The conversation continued with opinions expressing ideas that every soldier joined the army to be a soldier – false……………. that our unit is a cake walk – for people in admin jobs perhaps………… that you must rank up, it is law – ridiculous and precisely why so many NCOs are poor leaders, they were not ready to be leaders.
Listening to everyone in that office hang off every word our leadership said and agree with everything he said, even amplify some of his statements… it made me think of the terms group-think and brown-nosing (nicer version – the Lord is working on me!). I think its ok to not agree. I think leadership can be wrong. Sorry.

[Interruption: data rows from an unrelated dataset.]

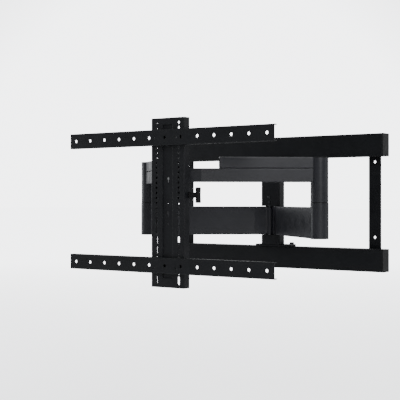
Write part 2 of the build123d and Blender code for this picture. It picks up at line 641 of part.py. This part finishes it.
with BuildPart() as tilt_lock_handle:
    stem_start = COLUMN_X + SIDE_PLATE_X[1] + STEM_GAP
    bar_x(deep(LOCK_DEPTH), LOCK_Z, (stem_start, COLUMN_X + HANDLE_X[0]), STEM_R)
    block((COLUMN_X + HANDLE_X[0], COLUMN_X + HANDLE_X[1]),
          (deep(LOCK_DEPTH - HANDLE_HALF_DEEP), deep(LOCK_DEPTH + HANDLE_HALF_DEEP)),
          (LOCK_Z - HANDLE_HALF, LOCK_Z + HANDLE_HALF))
    fillet(tilt_lock_handle.edges().filter_by(Axis.X).filter_by(lambda edge: edge.length > 9), 3)
    fillet(tilt_lock_handle.faces().sort_by(Axis.X)[-1].edges(), 1.5)
    bar_x(deep(LOCK_DEPTH), LOCK_Z, (stem_start - CLEAR, COLUMN_X + HANDLE_X[0] + 3), LOCK_R + RUNNING,
          Mode.SUBTRACT)
save(tilt_lock_handle, "tilt_lock_handle")


def panel_rail(z, fixing_z, label):
    """Folded channel with the holes that take the panel's screws."""
    with BuildPart() as rail:
        depth = (deep(0), deep(PANEL_RAIL_DEPTH))
        span = (COLUMN_X - PANEL_RAIL_HALF, COLUMN_X + PANEL_RAIL_HALF)
        half = PANEL_RAIL_HIGH / 2
        block(span, depth, (z - half, z + half))
        fillet(rail.edges().filter_by(Axis.X).group_by(Axis.Y)[0], 2.0)
        block((span[0] - CLEAR, span[1] + CLEAR), (depth[0] + SHEET, depth[1] + CLEAR),
              (z - half + SHEET, z + half - SHEET), Mode.SUBTRACT)
        for step in range(PANEL_HOLES):
            x = COLUMN_X + (step - (PANEL_HOLES - 1) / 2) * PANEL_HOLE_PITCH
            bar_y(x, z, (depth[0] - 1, depth[0] + 2 * SHEET), PANEL_HOLE_R, Mode.SUBTRACT)
        for side in SIDES.values():
            bar_y(COLUMN_X + side * FIXING_X, fixing_z, (depth[0] - CLEAR, depth[0] + 2 * SHEET), FIXING_R,
                  Mode.SUBTRACT)
    save(rail, label)


panel_rail(PANEL_RAIL_Z[0], FIXING_Z[0], "panel_rail_upper")
panel_rail(PANEL_RAIL_Z[1], FIXING_Z[1], "panel_rail_lower")

# screws clamp each panel rail to a pair of holes in the mast, with their nuts behind it
with BuildPart() as panel_rail_screws:
    for z in FIXING_Z:
        for side in SIDES.values():
            x = COLUMN_X + side * FIXING_X
            bar_y(x, z, (deep(0.4), deep(PANEL_RAIL_DEPTH + SHEET)), FIXING_R)
            nut_front = PANEL_RAIL_DEPTH + SHEET
            bar_y(x, z, (deep(nut_front), deep(nut_front + FIXING_NUT_HIGH)), FIXING_NUT_R)
save(panel_rail_screws, "panel_rail_screws")
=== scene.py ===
from math import cos, pi, radians, sin, sqrt

import bmesh
import bpy
from mathutils import Matrix, Vector


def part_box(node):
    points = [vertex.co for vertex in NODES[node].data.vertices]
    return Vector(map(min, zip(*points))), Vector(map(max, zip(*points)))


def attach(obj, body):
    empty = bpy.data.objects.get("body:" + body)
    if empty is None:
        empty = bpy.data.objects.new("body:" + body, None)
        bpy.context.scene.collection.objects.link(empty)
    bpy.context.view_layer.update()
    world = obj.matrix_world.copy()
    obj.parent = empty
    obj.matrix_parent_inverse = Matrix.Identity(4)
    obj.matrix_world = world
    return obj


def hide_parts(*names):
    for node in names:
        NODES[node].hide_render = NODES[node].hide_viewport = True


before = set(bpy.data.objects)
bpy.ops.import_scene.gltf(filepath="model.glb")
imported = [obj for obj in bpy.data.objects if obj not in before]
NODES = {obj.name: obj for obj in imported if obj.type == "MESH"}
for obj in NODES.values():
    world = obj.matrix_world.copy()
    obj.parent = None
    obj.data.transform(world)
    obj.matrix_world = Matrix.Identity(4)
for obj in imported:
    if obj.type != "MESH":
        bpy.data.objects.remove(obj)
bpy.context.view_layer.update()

MM = 0.001
SIDES = ("left", "right")

# scales of the noise that clouds, smears and chips a finish, in cycles per metre
CLOUD_SCALE = 14.0
SMEAR_SCALE = 45.0
WORN_EDGE = 1.4 * MM
BUMP_HEIGHT = 0.12 * MM
# faces that meet at a larger angle than this, in degrees, keep a sharp edge
SHARP_ANGLE = 35


# ---- materials ----------------------------------------------------------------------
def noise(tree, scale, detail, coordinate):
    node = tree.nodes.new("ShaderNodeTexNoise")
    node.inputs["Scale"].default_value = scale
    node.inputs["Detail"].default_value = detail
    tree.links.new(coordinate, node.inputs["Vector"])
    return node.outputs["Fac"]


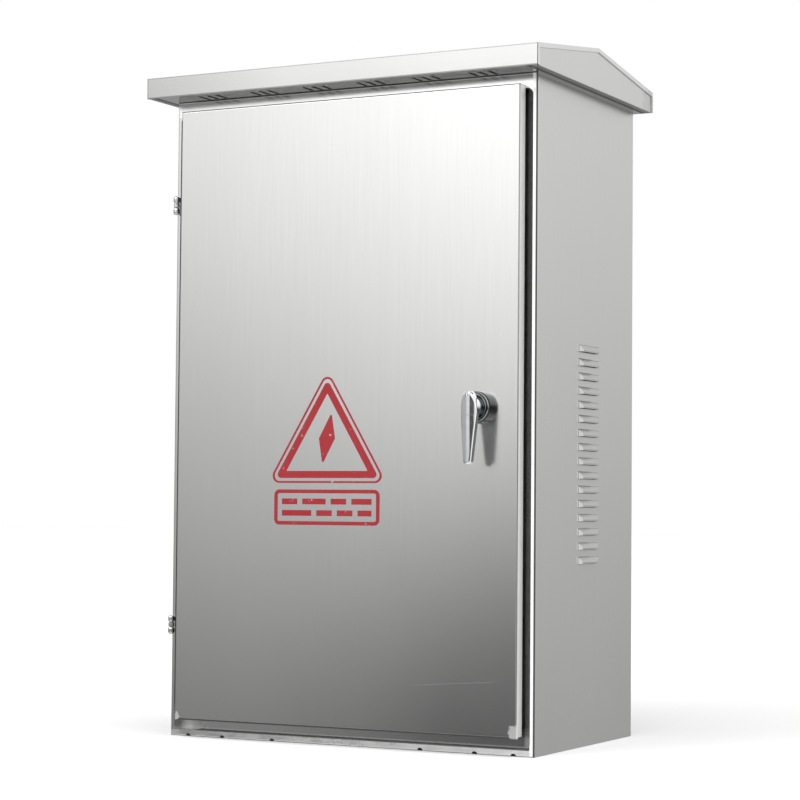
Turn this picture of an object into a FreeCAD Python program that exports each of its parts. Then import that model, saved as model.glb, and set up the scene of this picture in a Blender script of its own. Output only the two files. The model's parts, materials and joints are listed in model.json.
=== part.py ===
import FreeCAD, Part
import math
import os
import Sketcher

Vector = FreeCAD.Vector
Rotation = FreeCAD.Rotation
Placement = FreeCAD.Placement

# Outdoor switchboard cabinet: a folded sheet enclosure with a gutter frame round its mouth, a pan
# door on two bullet hinges, a lever handle that works a tongue and two rods, and a gabled rain roof.
# +X is right, +Y is the back, +Z is up; the origin is the centre of the base, on the floor.
# Every size is in millimetres.

DRIVING_DIMENSIONS = (
    ("body_width", 500), ("body_depth", 300), ("body_height", 800), ("gauge", 1.5),
    ("rim_side", 5), ("rim_bottom", 8), ("rim_top", 18), ("rim_fold", 4),
    ("gutter_depth", 15), ("recess_corner", 8), ("bend", 2),
    ("lip_side", 28), ("lip_bottom", 35), ("lip_top", 29), ("lip_height", 18),
    ("door_width", 470), ("door_bottom", 21.6), ("door_height", 763.8),
    ("door_proud", 15), ("door_gap", 0.5),
    ("gasket_wide", 10), ("gasket_gap", 0.3),
    ("hat_wide", 30), ("hat_deep", 12), ("hat_foot", 10), ("hat_margin", 40),
    ("hat_left", -175), ("hat_right", 125), ("overcut", 1), ("hex_corner", 1.9),
    ("hinge_forward", 6), ("hinge_inset", 3), ("hinge_radius", 4), ("hinge_lobe", 9.5),
    ("hinge_ring", 5), ("hinge_spacing", 529), ("hinge_dome", 3.4), ("hinge_foot", 4.5),
    ("hinge_relief", 2.5), ("hinge_floor", 3), ("hinge_cap", 2.5), ("hinge_tab", 3),
    ("ring_radius", 3.5),
    ("pin_radius", 1.6), ("pin_low", 8.8), ("pin_high", 9.3), ("running_gap", 0.05), ("free_gap", 0.3),
    ("handle_x", 185), ("handle_z", 406), ("boss_radius", 19), ("boss_height", 15),
    ("boss_round", 5), ("shank_radius", 11), ("shank_gap", 0.5), ("lock_nut", 7),
    ("lock_nut_corner", 16.5), ("spindle_radius", 6), ("neck_radius", 12), ("neck_height", 8),
    ("lever_thick", 12), ("lever_top", 18), ("lever_drop", 68),
    ("lever_head", 10), ("lever_tip", 6), ("lever_tail", 5), ("lever_crown", 12), ("lever_round", 3),
    ("lever_thin", 3.5), ("tool_reach", 20), ("cover_thick", 3), ("cover_drop", 10),
    ("cover_pin", 0.7), ("cover_pin_long", 6), ("cover_pin_sunk", 0.2), ("cover_sweep", 4.2),
    ("ear_inset", 3), ("ear_wide", 3), ("ear_tall", 2.6), ("ear_sunk", 0.5),
    ("plug_radius", 5.5), ("key_wide", 1.6), ("key_tall", 7), ("key_deep", 6),
    ("cam_thick", 3), ("cam_hub", 20), ("cam_reach", 51), ("cam_wide", 20), ("cam_round", 5),
    ("cam_gap", 0.7), ("cam_screw_corner", 5), ("cam_screw_head", 3),
    ("crank", 16), ("crank_pin", 2.5), ("crank_gap", 0.8), ("slot_end", 0.5),
    ("rod_wide", 16), ("rod_thick", 3), ("rod_top", 765), ("rod_bottom", 41), ("rod_end", 9),
    ("rod_round", 4), ("guide_wide", 24), ("guide_tall", 10), ("guide_skin", 2),
    ("guide_relief", 18), ("guide_end", 90), ("guide_near", 110),
    ("roof_side", 20), ("roof_front", 42), ("roof_rear", 20), ("fascia", 25.5), ("roof_rise", 25.5),
    ("roof_band", 5), ("soffit_lap", 14), ("soffit_gauge", 0.8), ("roof_bend", 1.2),
    ("vent_pitch", 75), ("vent_step", 12.7), ("vent_wide", 4.6), ("vent_long", 24), ("vent_groups", 6),
    ("vent_back", 5), ("filter_lap", 6), ("filter_thick", 4),
    ("top_vent_wide", 3), ("top_vent_long", 60), ("top_vent_count", 13),
    ("bolt_radius", 3), ("bolt_head", 4), ("bolt_proud", 11), ("bolt_nut", 5),
    ("bolt_inset", 9), ("bolt_y", 93),
    ("louvre_count", 16), ("louvre_pitch", 17.2), ("louvre_long", 66), ("louvre_tall", 9),
    ("louvre_deep", 4), ("louvre_low", 221.6), ("louvre_y", 7), ("louvre_end", 9), ("louvre_lip", 2),
    ("louvre_skin", 1), ("louvre_shoulder", 0.75), ("louvre_fall", 0.55), ("louvre_throat", 0.45),
    ("louvre_root", 2.2),
    ("wall_hole_x", 400), ("wall_hole_z", 680), ("wall_hole_radius", 4.5),
    ("plate_width", 430), ("plate_height", 680), ("plate_gauge", 2.5), ("plate_face", 120),
    ("stud_x", 390), ("stud_z", 640), ("stud_radius", 4), ("stud_proud", 12),
    ("stud_nut", 6.5), ("spacer_wall", 3.5),
    ("device_x", 300), ("device_z", 500), ("device_radius", 3.25),
    ("gland_y", 70), ("gland_long", 300), ("gland_wide", 110), ("gland_lap", 15),
    ("screw_radius", 2.5), ("screw_corner", 4.6), ("screw_head", 3.5),
    ("cable_pitch", 80), ("cable_radius", 12), ("grommet_radius", 20),
    ("grommet_lap", 4), ("grommet_tall", 5), ("grommet_neck", 3.5),
    ("earth_y", 60), ("earth_z", 80), ("earth_radius", 4), ("earth_long", 26),
    ("earth_collar", 6.5), ("earth_flange", 4),
    ("notch_radius", 4), ("notch_drop", 0.5), ("notch_inner", 102), ("notch_middle", 174),
    ("notch_outer", 224),
    ("sign_gauge", 0.4), ("sign_x", -20), ("sign_z", 317), ("sign_side", 165),
    ("sign_tall", 137.3), ("mark_line", 2.3), ("band_out", 6), ("band_in", 14.6),
    ("mark_round", 9), ("mark_round_in", 7), ("band_round", 4.5), ("band_round_in", 0.8),
    ("lozenge_round", 1.2), ("lozenge_z", 54), ("lozenge_tall", 62), ("lozenge_wide", 22),
    ("lozenge_lean", 6),
    ("label_wide", 146), ("label_tall", 43), ("label_gap", 8), ("label_line", 4.5),
    ("label_round", 7), ("label_round_in", 2.5), ("label_margin", 11),
    ("bar_tall", 7), ("bar_pitch", 14),
)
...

My husband made a valid point recently: many soldiers join the army with high motivation, high expectations, and/or at a super “high-speed”, but after a while they are just… over it. They see through their own eyes what the army really is, be it what they expected or not, and from their own experiences they find that it is not for them; sometimes they don’t want to do it anymore. What people don’t realize though, is that the army is not a “job”. You cannot give a 2-week notice and leave when you are ready to go, you can’t just take your life into your own hands – you made a commitment and you must stick it out, and this is why many people complain so much. They are stuck. They are not happy. They need an outlet – thus they complain.